REPUBLIKA.CO.ID, JAKARTA -- Dzul Kala adalah seorang raja di Kota Tahaif. Rasulullah Muhammad SAW pernah mengutus sahabat beliau, Jabir, untuk menemui dan mengajak si pemimpin itu agar bersedia masuk Islam.
Dzul Kala memang dihormati sebagai raja yang ditaati rakyatnya sendiri. Bahkan, lebih dari itu. Ia sampai-sampai mengaku dirinya adalah tuhan.
Hingga Rasulullah SAW wafat, Dzul Kala masih enggan memeluk Islam. Sampailah pada masa pemerintaha Khalifah Umar bin Khattab.
Setelah berbagai misi dakwah, barulah Dzul Kala tertarik pada Islam. Raja itu kemudian mengirimkan seorang utusan yang didampingi delapan ribu orang untuk menemui Khalifah Umar.
Akhirnya, sang raja itu mengucapkan dua kalimat syahadat dengan bimbingan sejumlah delegasi Umar. Dzul Kala kemudian membebaskan sebanyak empat ribu budak miliknya.
Umar berkata, "Wahai Dzul Kala, jual saja kepadaku sisa budak yang ada di bawah kekuasaanmu!

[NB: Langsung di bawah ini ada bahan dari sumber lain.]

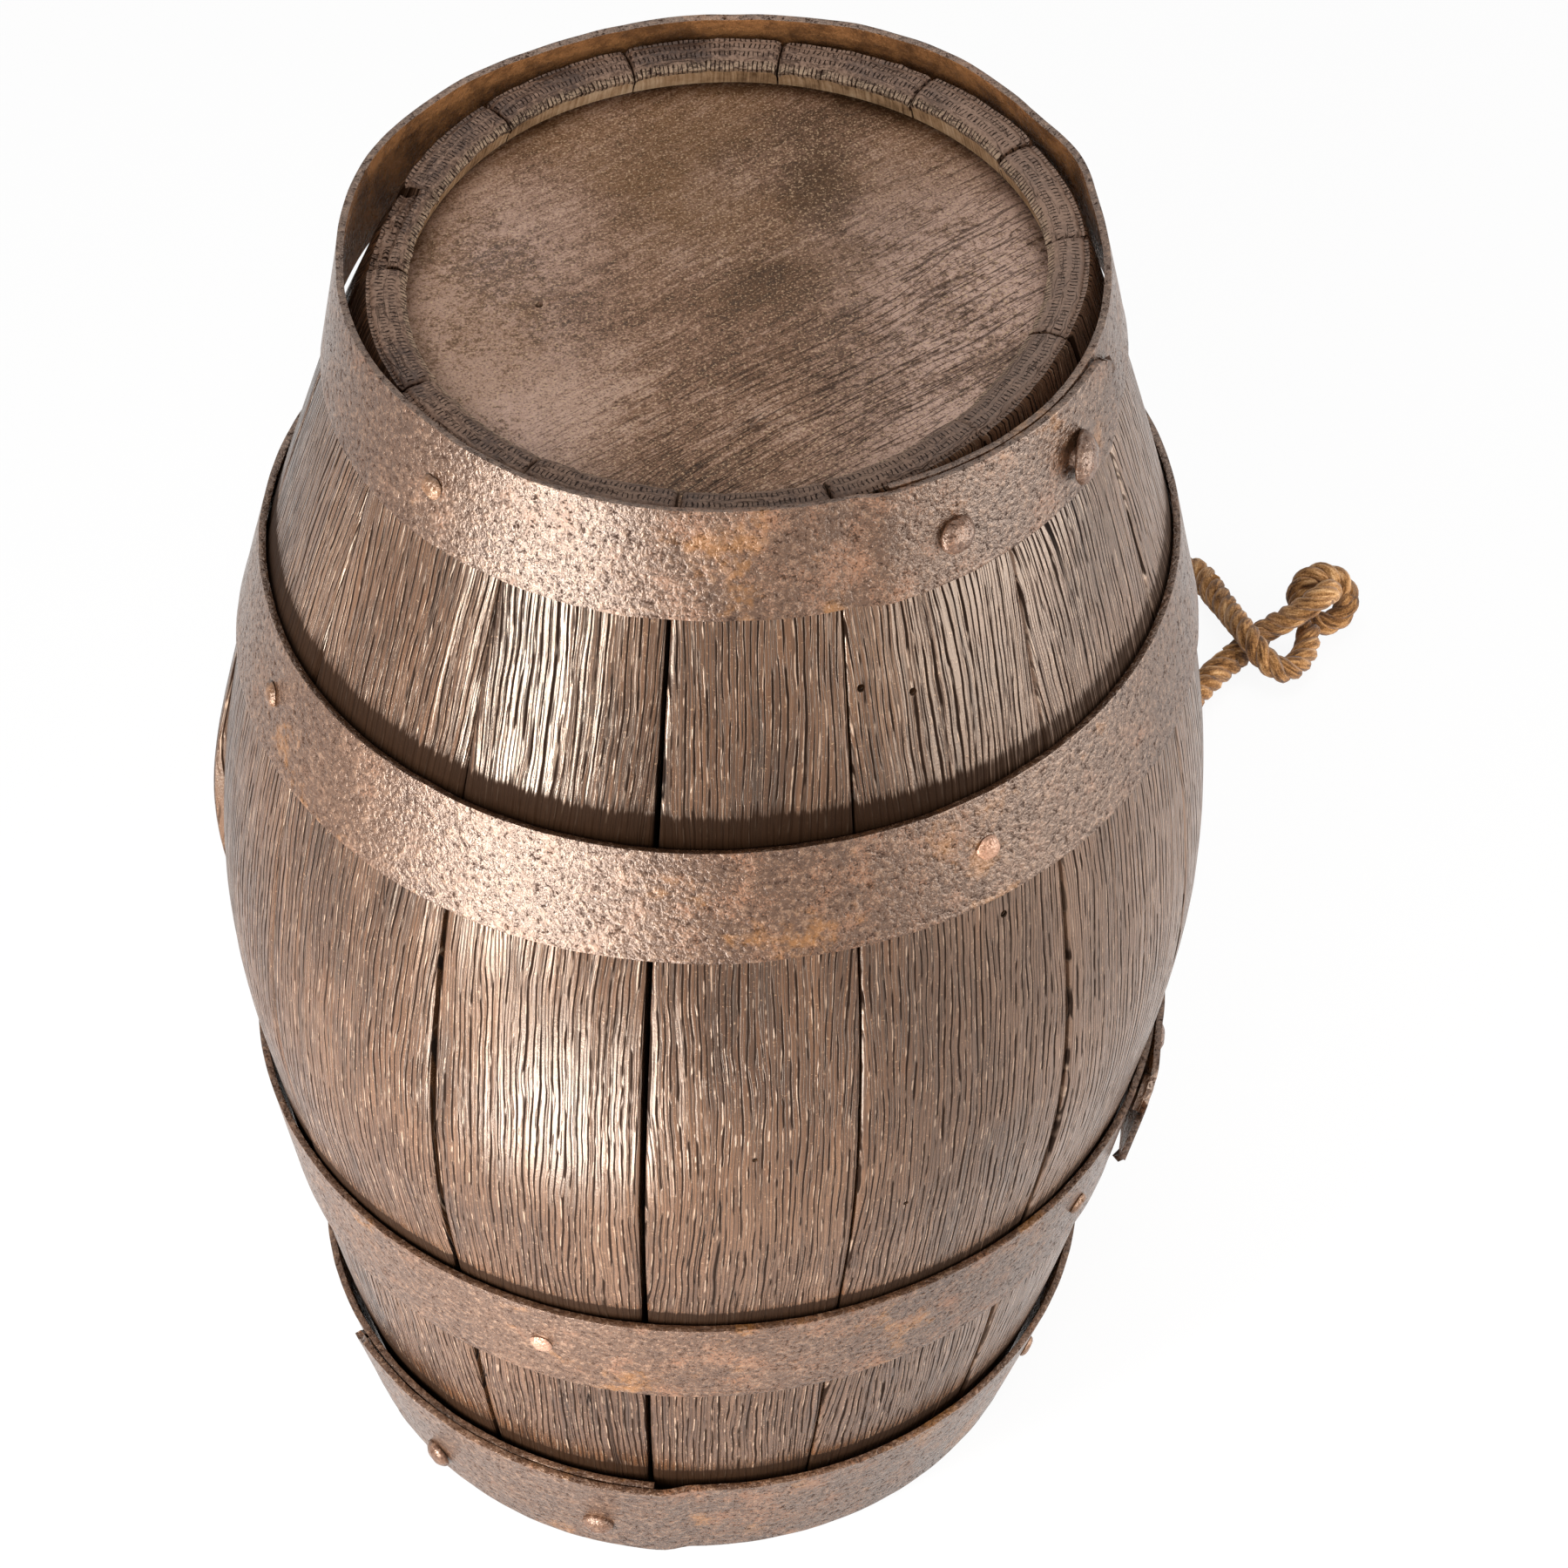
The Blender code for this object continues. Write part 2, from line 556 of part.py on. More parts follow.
def make_rope(mat):
    """The bight in the staple's eye, the two free strands, and the knot that holds their ends."""
    radius = ROPE_DIAMETER / 2
    face, outward, sideways, up = staple_frame()
    eye = face + outward * (STAPLE_EYE_DEPTH / 2) - up * (STAPLE_EYE_HEIGHT / 2 - radius - SEAT)
    ends = [eye + sideways * s * BIGHT_HALF_LENGTH for s in (1, -1)]
    tube("rope_bight", [ends[1], eye, ends[0]], radius, mat)
    for name, side, hang, lie, seam in (("rope_strand_a", 1, HANG_A, LIE_A, KNOT_A),
                                        ("rope_strand_b", -1, HANG_B, LIE_B, KNOT_B)):
        leave = eye + sideways * side * (BIGHT_HALF_LENGTH + SEAT)
        onward = leave + sideways * side * radius
        route = [around(math.radians(azimuth), barrel_radius(share * KEG_HEIGHT) + off, share * KEG_HEIGHT)
                 for azimuth, off, share in hang]
        route += [(x, y, radius + ROPE_OFF_FLOOR) for x, y in lie]
        start, following = Vector(seam[0]), Vector(seam[1])
        along = (following - start).normalized()
        points, length = smooth([leave, onward, *route, start - along * radius * 2, start - along * SEAT],
                                ROPE_SPACING, straight_ends=True)
        tube(name, points, radius, mat)
        print(f"{name}: {length:.4f} m, starts {tuple(round(c, 5) for c in leave)}")
    pieces = []
    for name, route in (("rope_knot", KNOT_A), ("knot_second_end", KNOT_B)):
        points, _ = smooth(route, KNOT_ROPE_RADIUS * 0.9)
        radii = [1 + (radius / KNOT_ROPE_RADIUS - 1) * max(0.0, 1 - i / 6) for i in range(len(points))]
        pieces.append(to_mesh(tube(name, points, KNOT_ROPE_RADIUS, mat, radii,
                                   collection=NODES if name == "rope_knot" else CUTTERS)))
    bpy.ops.mesh.primitive_torus_add(major_segments=28, minor_segments=10, major_radius=KNOT_RING_RADIUS,
                                     minor_radius=KNOT_ROPE_RADIUS, location=KNOT_RING_CENTRE,
                                     rotation=(KNOT_RING_TILT, 0, 0))
    ring = bpy.context.object
    ring.name = "knot_ring"
    for collection in list(ring.users_collection):
        collection.objects.unlink(ring)
    CUTTERS.objects.link(ring)
    pieces.append(ring)
    knot = pieces[0]
    for other in pieces[1:]:
        other.hide_render = True
        other.display_type = "WIRE"
        join = knot.modifiers.new(other.name, "BOOLEAN")
        join.operation = "UNION"
        join.object = other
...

Aku akan membayar sepertiga dengan uang kontan di sini, sepertiga dengan negeri Yaman, dan sepertiga lagi dengan Syam."
Dzul Kala menjawab, "Beri aku kesempatan hari ini untuk berpikir."
Ia pun pulang ke istananya. Sampai di kediamannya, Dzul Kala ternyata membebaskan semua budaknya--tanpa kecuali.
Keesokan harinya, ia menemui Khalifah Umar.
"Bagaimana dengan ucapanku kemarin untuk membeli budak?" tanya Umar.
"Allah telah memberi kebaikan kepadaku dan kebaikan kepada mereka daripada apa yang kamu tawarkan," papar Dzul Kala.
"Apa itu?"
"Mereka semua aku sudah merdekakan karena Allah," ucap Dzul Kala.
"Benarkah itu?"
"Umar, aku mempunyai dosa. Aku kira Allah tidak mengampuniku," ucap Dzul Kala, "aku telah menyuruh rakyatku supaya menyembahku. Dari tempat yang tinggi, aku selalu mengawasi mereka. Beribu-ribu manusia sujud kepadaku."
Umar menasihati, "Bertobatlah engkau dengan ikhlas. Kembalilah kepada Allah dengan meninggalkan semuanya. Janganlah berputus asa dari rahmat Allah."
Maka, Dzul Kala pun bertobat dengan sebenar-benarnya tobat.